Wait, you say you got another battery, I think maybe that's the cause.


----------



## ninetysix (Dec 6, 2009)

I'm pretty sure it was clean when I first bought it, my ears are a lot better now than they were then, tho an audiologist may disagree. I actually had to replace a few burnt out resistors on both the 2200 and the 4100, but the 4100 never had a problem before or after.

Got it dirt cheap from the US back when the AUD was about $1.12, it was about au$200 shipped.

My 8s are actually subs and not true midbass, but they work very well in sealed boxes on the floor up front. For a while they were my only subs, but I've added a alpine type R 12" since in a sealed 0.9ft³ box, sealed from the boot thru the ski pass in a 04 astra. The 8s are not real good above 300hz, but my 6" Boston spz mids are good well below there. Planning to replace them with scanspeak revelators in 5.25".

I think noise from a bad ground or rca might normally be a lot less less likely to show up thru a 8", but the amp playing up made it a special circumstance.


----------



## mechatron (Sep 26, 2013)

kyheng said:


> Not that a good idea if you were to use another RCA cable bypassing the DSP to Hu direct. Fastest I still think do like what I say(increasing the HPF for midrange to protect tweeter and plug it to the tweeter amp).
> 
> Wait, you say you got another battery, I think maybe that's the cause.



I will indeed try what you have said with the midranges. Another thing I tried not long ago was disconnect the rear battery completely as the front battery is actually connected to the rear battery with a distro block in between.
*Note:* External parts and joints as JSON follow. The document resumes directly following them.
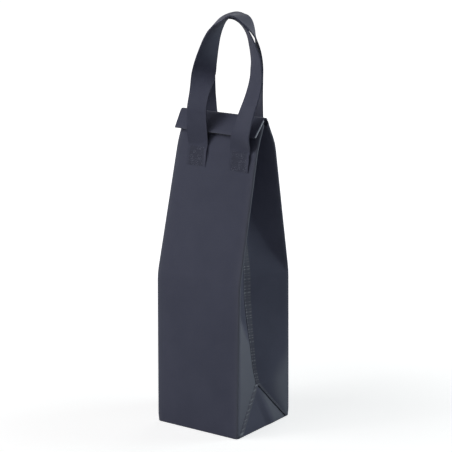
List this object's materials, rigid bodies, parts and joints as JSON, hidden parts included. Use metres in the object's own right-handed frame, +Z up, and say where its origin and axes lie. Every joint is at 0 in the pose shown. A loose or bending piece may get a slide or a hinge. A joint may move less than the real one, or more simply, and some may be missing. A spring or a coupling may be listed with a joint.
{
  "type": "cooler bag",
  "caption": "Tall insulated bag for one bottle: welded non-woven laminate, tucked side gussets, fold-over flap and two strap handles.",
  "frame": {"origin": "middle of the underside of the base", "axes": "+X to the right seen from the front, the front faces -Y, +Z up"},
  "size_m": [0.1198, 0.0968, 0.4429],
  "materials": {
    "fabric": "matt non-woven polypropylene, dark slate blue",
    "lining": "foam faced with satin aluminised film",
    "weld": "pressed flat and dotted by the welding wheel",
    "strap": "matt non-woven strap",
    "closure": "hook and loop tape"
  },
  "bodies": {
    "box": {"base_fabric": "fabric", "base_lining": "lining", "front_fabric_lower": "fabric", "back_fabric_lower": "fabric", "front_lining_lower": "lining", "back_lining_lower": "lining", "left_base_seam_front": "weld", "left_base_seam_back": "weld", "right_base_seam_front": "weld", "right_base_seam_back": "weld", "left_side_seam": "weld", "right_side_seam": "weld", "left_gusset_front_fabric": "fabric", "left_gusset_front_lining": "lining", "left_gusset_back_fabric": "fabric", "left_gusset_back_lining": "lining", "right_gusset_front_fabric": "fabric", "right_gusset_front_lining": "lining", "right_gusset_back_fabric": "fabric", "right_gusset_back_lining": "lining"},
    "front_panel": {"front_fabric_upper": "fabric", "front_lining_upper": "lining", "hook_strip": "closure", "front_strap_end_left": "strap", "front_strap_end_right": "strap"},
    "back_panel": {"back_fabric_upper": "fabric", "back_lining_upper": "lining", "back_strap_end_left": "strap", "back_strap_end_right": "strap"},
    "flap": {"flap_fabric": "fabric", "flap_lining": "lining", "loop_strip": "closure"},
    "front_strap": {"front_handle": "strap"},
    "back_strap": {"back_handle": "strap"}
  },
  "joints": [
    {"name": "flap_fold", "type": "hinge", "parent": "back_panel", "child": "flap", "pos_m": [0, 0.0005, 0.3366], "axis": [-1, 0, 0], "range_deg": [0, 140]},
    {"name": "front_open", "type": "hinge", "parent": "box", "child": "front_panel", "pos_m": [0, -0.045, 0.165], "axis": [1, 0, 0], "range_deg": [0, 5], "deforming": ["left_gusset_front_fabric", "left_gusset_front_lining", "right_gusset_front_fabric", "right_gusset_front_lining", "left_side_seam"]},
    {"name": "back_open", "type": "hinge", "parent": "box", "child": "back_panel", "pos_m": [0, 0.0462, 0.165], "axis": [-1, 0, 0], "range_deg": [0, 8], "deforming": ["left_gusset_back_fabric", "left_gusset_back_lining", "right_gusset_back_fabric", "right_gusset_back_lining", "right_side_seam"]},
    {"name": "front_handle_swing", "type": "hinge", "parent": "front_panel", "child": "front_strap", "pos_m": [0, -0.01695, 0.3047], "axis": [1, 0, 0], "range_deg": [0, 119]},
    {"name": "back_handle_swing", "type": "hinge", "parent": "back_panel", "child": "back_strap", "pos_m": [0, 0.02181, 0.3047], "axis": [-1, 0, 0], "range_deg": [0, 150]}
  ],
  "couplings": [
    {"joint": "front_open", "follows": "flap_fold", "ratio": 0.0355},
    {"joint": "back_open", "follows": "flap_fold", "ratio": 0.0565},
    {"joint": "front_handle_swing", "follows": "flap_fold", "ratio": 0.85}
  ]
}
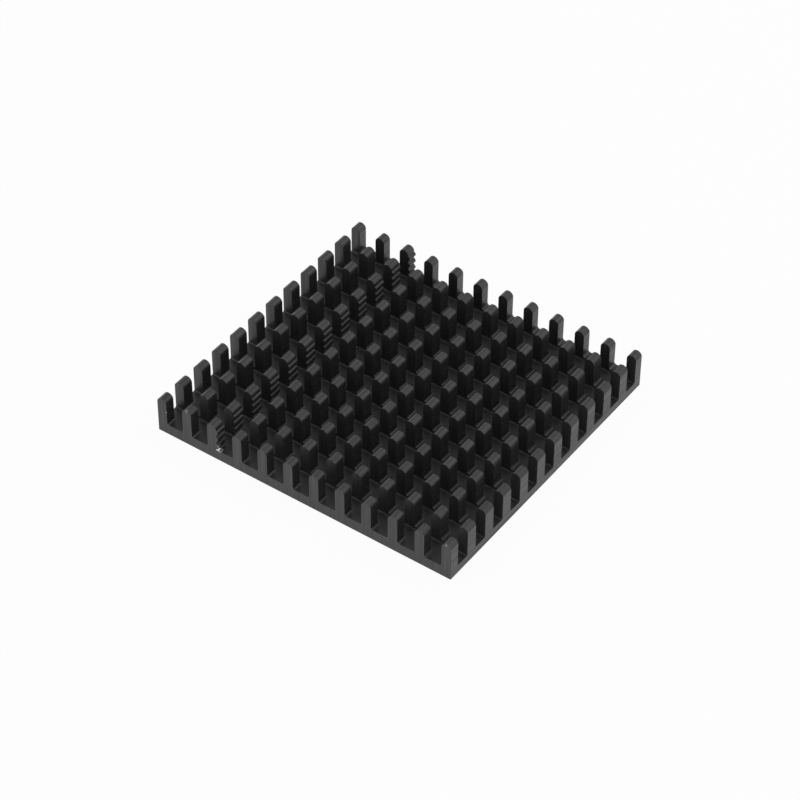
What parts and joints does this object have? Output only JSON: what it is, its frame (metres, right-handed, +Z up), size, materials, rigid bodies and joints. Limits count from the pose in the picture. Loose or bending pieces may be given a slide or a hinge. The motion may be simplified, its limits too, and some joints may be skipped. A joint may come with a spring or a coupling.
{
  "type": "pin fin heat sink",
  "caption": "Low aluminium heat sink: a flat base with a grid of round-topped pins that sheds a chip's heat to the air.",
  "frame": {"origin": "middle of the flat underside", "axes": "+Z up through the pins, +X across the fins, +Y along the extrusion; the toothed fin is third from the -X side and the short last row is at +Y"},
  "size_m": [0.0508, 0.0482, 0.0063],
  "materials": {
    "black_anodised": "satin black anodised"
  },
  "bodies": {
    "root": {"heat_sink": "black_anodised"}
  },
  "joints": []
}
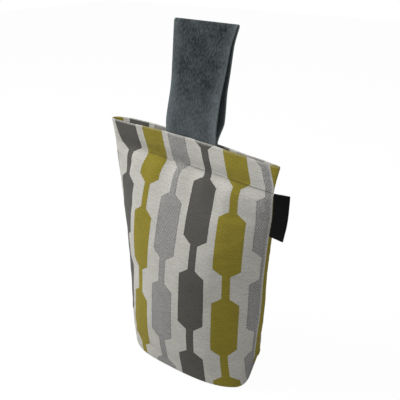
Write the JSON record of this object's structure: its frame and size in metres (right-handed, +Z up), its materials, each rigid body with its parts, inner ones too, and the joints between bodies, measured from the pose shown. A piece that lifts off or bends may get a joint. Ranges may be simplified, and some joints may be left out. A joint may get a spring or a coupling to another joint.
{
  "type": "weighted fabric door stop",
  "caption": "Sand-weighted cloth bag with a gathered hemmed top and a folded carrying loop, set on the floor against a door to hold it open.",
  "frame": {"origin": "on the floor under the middle of the bag, at the centre of the flat face it rests on", "axes": "+Z up from the floor towards the carrying loop, -Y out of the printed front, +X towards the side seam that holds the folded tab"},
  "size_m": [0.216, 0.0921, 0.348],
  "materials": {
    "printed_cloth": "matt plain-woven cotton cloth, cream, printed with charcoal, ochre and grey",
    "velvet": "short-pile velvet band, slate grey",
    "satin": "woven satin tape, black"
  },
  "bodies": {
    "root": {"weighted_bag": "printed_cloth", "carry_strap": "velvet", "side_label": "satin"}
  },
  "joints": []
}
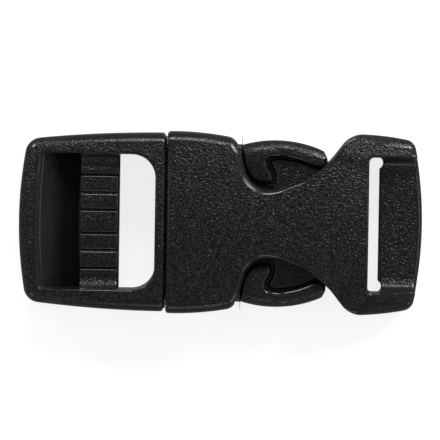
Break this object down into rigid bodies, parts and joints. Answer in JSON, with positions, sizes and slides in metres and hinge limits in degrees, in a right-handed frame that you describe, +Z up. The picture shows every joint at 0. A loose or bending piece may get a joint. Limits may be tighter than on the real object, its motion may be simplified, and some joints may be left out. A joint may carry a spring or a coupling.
{
  "type": "side-release strap buckle",
  "caption": "Fastened side-release buckle for narrow webbing: latch half with a strap adjuster, socket half with a strap slot.",
  "frame": {"origin": "middle of the flat underside, in plan and in height", "axes": "+X along the buckle from the adjuster end to the slot end, +Y across it, +Z up from the underside"},
  "size_m": [0.0486, 0.0218, 0.0074],
  "materials": {
    "latch_plastic": "fine spark-textured moulding with smooth worn edges",
    "socket_plastic": "fine spark-textured moulding with smooth worn edges"
  },
  "bodies": {
    "root": {"latch_half": "latch_plastic", "socket_half": "socket_plastic"}
  },
  "joints": []
}
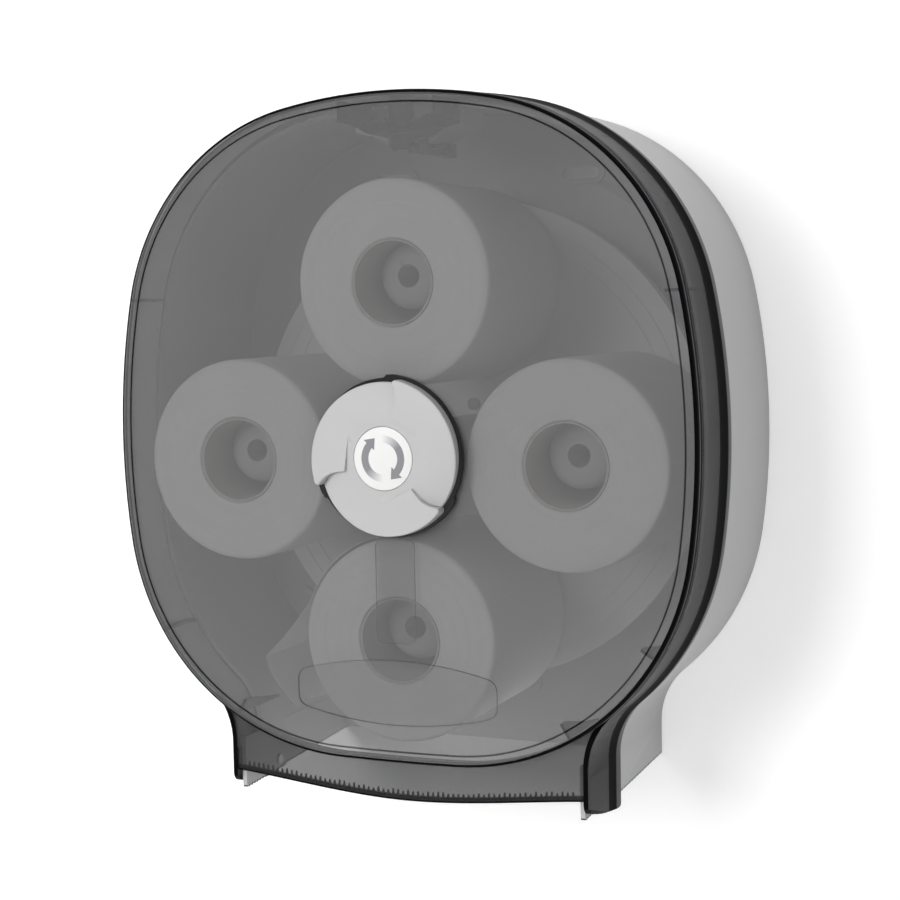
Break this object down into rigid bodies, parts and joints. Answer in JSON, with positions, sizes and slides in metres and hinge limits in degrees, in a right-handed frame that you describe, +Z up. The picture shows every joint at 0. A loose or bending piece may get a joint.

The distro block is underneath the amps in the boot. So two 4 gauge power cables go from the main battery to the distro block in the boot. Then there are 3 additional power cables connected to this rear distro: two 4 gauge cables for the two amps (AS200.4 and AS300.2) and a 0 gauge power cable going to the rear battery. After we tried disconnecting the rear battery, the alternator whine was still there 

Note that the earthing point for the rear battery is behind the rear seat...and hence the earthing points for the AS200.4 and AS300.2 amps. I'm going to check if the earthing bolt is zinc plated and if it is, I'll replace it


----------



## mechatron (Sep 26, 2013)

ninetysix said:


> I'm pretty sure it was clean when I first bought it, my ears are a lot better now than they were then, tho an audiologist may disagree. I actually had to replace a few burnt out resistors on both the 2200 and the 4100, but the 4100 never had a problem before or after.
> 
> 
> 
> ...



Thanks mate for clarifying that. Also I notice you're from VIC. Are you on the Aussie car audio forum at all?


----------



## ninetysix (Dec 6, 2009)

mechatron said:


> Thanks mate for clarifying that. Also I notice you're from VIC. Are you on the Aussie car audio forum at all?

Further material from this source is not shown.